### Set task
Look below for the line containing "Continue the Blender" and the line containing "for each lug."; repeat exactly those two lines and all lines between them, and nothing else.

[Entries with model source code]

--

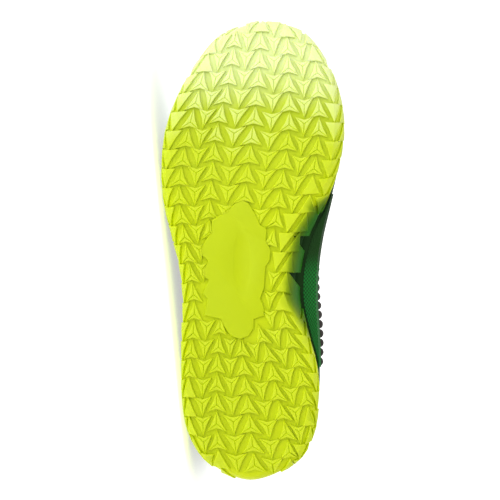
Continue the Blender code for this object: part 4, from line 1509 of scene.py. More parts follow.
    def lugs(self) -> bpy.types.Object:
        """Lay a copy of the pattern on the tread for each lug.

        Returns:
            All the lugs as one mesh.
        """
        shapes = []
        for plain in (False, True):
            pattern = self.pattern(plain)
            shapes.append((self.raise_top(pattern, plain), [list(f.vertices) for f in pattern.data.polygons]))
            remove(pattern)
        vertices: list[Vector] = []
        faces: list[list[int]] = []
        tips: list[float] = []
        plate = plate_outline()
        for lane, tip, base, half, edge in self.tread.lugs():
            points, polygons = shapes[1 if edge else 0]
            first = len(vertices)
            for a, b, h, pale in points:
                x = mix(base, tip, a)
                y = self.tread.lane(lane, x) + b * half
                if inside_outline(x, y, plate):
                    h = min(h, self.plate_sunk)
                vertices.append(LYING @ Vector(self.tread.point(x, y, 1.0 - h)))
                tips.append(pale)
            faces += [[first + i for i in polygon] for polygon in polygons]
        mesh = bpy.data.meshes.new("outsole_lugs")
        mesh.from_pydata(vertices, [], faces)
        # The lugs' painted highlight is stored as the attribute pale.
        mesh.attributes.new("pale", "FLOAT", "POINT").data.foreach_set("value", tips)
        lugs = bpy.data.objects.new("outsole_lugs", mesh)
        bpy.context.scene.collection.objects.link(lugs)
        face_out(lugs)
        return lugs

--

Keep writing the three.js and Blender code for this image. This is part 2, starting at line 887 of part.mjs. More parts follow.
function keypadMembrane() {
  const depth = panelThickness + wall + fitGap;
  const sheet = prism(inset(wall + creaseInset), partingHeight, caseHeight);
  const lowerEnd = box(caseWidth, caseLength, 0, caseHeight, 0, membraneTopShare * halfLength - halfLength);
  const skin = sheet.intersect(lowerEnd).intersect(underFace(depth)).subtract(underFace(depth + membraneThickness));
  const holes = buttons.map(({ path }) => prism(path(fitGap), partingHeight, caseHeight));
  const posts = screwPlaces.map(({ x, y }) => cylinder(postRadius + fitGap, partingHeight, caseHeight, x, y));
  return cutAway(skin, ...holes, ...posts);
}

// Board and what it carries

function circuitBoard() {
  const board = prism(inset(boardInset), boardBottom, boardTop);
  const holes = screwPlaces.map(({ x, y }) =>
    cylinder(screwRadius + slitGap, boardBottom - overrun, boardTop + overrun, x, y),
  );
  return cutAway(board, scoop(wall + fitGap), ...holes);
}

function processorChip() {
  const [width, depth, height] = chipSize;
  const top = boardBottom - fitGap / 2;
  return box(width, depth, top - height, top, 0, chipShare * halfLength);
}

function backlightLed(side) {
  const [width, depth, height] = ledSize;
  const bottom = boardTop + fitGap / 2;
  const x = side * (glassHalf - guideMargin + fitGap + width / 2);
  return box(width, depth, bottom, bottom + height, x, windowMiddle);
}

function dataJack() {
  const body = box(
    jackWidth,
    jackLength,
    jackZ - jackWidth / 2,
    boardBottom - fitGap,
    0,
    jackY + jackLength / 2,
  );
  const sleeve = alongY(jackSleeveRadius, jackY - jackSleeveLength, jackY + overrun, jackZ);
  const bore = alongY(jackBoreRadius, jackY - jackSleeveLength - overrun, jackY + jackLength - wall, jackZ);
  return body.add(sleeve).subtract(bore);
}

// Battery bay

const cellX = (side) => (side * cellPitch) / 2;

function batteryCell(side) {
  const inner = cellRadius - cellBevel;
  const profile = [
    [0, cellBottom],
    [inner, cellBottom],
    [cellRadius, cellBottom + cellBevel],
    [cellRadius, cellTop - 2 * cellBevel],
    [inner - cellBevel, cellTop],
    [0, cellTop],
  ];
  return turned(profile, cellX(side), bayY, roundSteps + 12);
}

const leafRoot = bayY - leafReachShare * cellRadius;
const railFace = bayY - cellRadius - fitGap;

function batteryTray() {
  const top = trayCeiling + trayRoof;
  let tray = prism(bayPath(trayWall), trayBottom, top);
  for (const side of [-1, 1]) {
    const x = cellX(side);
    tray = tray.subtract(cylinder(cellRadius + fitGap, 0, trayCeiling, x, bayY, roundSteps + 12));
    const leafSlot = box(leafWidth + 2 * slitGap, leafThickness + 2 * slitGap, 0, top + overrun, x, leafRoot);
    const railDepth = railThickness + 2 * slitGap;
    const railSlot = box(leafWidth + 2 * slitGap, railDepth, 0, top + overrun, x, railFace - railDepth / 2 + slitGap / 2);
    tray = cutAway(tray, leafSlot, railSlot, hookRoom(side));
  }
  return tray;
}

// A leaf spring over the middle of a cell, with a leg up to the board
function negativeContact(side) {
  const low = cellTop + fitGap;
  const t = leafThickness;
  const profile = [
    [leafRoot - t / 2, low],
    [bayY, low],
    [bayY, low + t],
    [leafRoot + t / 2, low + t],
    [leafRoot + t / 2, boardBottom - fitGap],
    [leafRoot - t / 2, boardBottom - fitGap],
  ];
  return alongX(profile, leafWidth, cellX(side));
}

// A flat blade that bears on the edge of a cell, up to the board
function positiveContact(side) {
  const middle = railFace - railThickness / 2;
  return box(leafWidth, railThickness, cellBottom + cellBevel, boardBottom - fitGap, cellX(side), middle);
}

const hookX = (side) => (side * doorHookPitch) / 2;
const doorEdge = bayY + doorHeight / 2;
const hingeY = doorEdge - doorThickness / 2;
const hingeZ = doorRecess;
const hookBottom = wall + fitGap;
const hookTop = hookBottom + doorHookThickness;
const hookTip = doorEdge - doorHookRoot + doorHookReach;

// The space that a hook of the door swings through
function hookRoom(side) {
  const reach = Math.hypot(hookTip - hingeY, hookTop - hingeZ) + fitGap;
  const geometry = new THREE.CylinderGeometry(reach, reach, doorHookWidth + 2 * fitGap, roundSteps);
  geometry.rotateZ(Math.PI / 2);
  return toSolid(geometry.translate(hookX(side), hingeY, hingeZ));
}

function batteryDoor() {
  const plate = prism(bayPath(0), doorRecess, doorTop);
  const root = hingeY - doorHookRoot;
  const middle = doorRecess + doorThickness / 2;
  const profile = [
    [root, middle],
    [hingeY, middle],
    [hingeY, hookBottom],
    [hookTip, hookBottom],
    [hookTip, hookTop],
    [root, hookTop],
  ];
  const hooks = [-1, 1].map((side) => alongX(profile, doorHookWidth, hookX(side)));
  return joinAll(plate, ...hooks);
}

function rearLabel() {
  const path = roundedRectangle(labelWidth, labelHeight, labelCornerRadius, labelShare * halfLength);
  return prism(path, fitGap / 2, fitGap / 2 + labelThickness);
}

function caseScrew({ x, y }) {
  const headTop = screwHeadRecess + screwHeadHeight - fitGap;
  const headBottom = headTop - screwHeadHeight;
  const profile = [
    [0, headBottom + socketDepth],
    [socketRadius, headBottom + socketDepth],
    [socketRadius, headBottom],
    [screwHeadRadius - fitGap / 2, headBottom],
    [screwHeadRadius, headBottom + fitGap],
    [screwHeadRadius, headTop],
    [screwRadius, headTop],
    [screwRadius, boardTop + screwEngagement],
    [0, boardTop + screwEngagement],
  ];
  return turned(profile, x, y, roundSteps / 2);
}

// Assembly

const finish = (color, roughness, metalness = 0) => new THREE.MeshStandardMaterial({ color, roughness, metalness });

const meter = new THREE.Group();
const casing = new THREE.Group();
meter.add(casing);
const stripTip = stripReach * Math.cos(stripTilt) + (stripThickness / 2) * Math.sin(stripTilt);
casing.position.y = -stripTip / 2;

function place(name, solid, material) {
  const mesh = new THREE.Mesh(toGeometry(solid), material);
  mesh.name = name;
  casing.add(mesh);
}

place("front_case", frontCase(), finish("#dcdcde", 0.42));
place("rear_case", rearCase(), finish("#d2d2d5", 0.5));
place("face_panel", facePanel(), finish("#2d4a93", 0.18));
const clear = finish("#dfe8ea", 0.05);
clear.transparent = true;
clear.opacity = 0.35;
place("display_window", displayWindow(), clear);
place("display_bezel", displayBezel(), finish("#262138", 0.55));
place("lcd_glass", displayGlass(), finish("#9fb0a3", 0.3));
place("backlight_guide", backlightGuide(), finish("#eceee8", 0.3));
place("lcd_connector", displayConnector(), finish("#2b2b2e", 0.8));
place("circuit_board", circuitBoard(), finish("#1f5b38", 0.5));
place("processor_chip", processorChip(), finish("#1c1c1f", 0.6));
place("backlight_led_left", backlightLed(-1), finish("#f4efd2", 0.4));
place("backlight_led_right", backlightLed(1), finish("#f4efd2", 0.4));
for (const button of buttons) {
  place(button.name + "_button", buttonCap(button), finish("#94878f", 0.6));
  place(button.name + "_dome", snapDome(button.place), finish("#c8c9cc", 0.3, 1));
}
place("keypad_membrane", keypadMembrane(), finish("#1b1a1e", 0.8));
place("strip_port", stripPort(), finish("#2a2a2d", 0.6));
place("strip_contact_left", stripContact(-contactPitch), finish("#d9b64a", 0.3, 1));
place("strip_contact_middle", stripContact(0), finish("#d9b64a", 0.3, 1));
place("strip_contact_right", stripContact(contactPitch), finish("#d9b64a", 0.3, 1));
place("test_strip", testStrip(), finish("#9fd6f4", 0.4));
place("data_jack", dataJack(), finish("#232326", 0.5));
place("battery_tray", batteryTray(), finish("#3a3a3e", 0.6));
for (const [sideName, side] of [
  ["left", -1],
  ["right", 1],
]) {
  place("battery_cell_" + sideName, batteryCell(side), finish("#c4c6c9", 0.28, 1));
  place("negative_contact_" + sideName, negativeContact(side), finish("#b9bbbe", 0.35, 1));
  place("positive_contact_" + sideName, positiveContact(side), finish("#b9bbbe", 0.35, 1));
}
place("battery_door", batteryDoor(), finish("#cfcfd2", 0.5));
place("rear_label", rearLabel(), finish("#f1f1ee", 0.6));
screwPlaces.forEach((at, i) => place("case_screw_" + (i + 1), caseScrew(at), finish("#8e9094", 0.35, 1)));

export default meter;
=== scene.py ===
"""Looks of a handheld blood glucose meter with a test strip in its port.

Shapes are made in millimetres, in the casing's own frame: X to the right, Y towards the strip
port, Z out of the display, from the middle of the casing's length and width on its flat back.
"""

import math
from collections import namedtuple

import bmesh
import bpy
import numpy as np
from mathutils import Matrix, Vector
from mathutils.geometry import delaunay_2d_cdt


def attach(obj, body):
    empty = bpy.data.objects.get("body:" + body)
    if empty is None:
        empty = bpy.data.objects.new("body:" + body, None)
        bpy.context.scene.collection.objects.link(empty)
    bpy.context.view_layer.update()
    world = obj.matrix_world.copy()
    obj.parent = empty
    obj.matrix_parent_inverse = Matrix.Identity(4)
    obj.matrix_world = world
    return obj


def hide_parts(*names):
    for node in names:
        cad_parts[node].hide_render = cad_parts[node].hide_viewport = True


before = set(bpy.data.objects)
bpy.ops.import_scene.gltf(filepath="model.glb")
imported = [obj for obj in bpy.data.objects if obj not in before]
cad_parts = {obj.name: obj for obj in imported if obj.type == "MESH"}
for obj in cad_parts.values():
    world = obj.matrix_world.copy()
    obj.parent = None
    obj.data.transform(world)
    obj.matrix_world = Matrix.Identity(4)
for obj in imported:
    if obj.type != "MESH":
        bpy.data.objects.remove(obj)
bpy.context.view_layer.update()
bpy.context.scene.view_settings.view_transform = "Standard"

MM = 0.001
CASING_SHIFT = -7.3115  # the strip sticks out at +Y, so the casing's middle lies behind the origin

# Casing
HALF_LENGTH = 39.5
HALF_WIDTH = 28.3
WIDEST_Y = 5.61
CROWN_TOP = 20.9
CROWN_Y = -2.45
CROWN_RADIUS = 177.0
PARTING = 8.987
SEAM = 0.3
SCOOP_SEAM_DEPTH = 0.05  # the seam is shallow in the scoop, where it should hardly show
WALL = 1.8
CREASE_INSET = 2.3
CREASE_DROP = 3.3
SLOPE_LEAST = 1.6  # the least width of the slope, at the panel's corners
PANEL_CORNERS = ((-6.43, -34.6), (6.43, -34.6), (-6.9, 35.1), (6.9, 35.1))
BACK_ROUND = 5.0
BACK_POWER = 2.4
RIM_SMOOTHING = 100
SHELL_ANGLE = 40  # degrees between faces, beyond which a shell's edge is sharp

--

### Task answer
Continue the Blender code for this object: part 4, from line 1509 of scene.py. More parts follow.
    def lugs(self) -> bpy.types.Object:
        """Lay a copy of the pattern on the tread for each lug.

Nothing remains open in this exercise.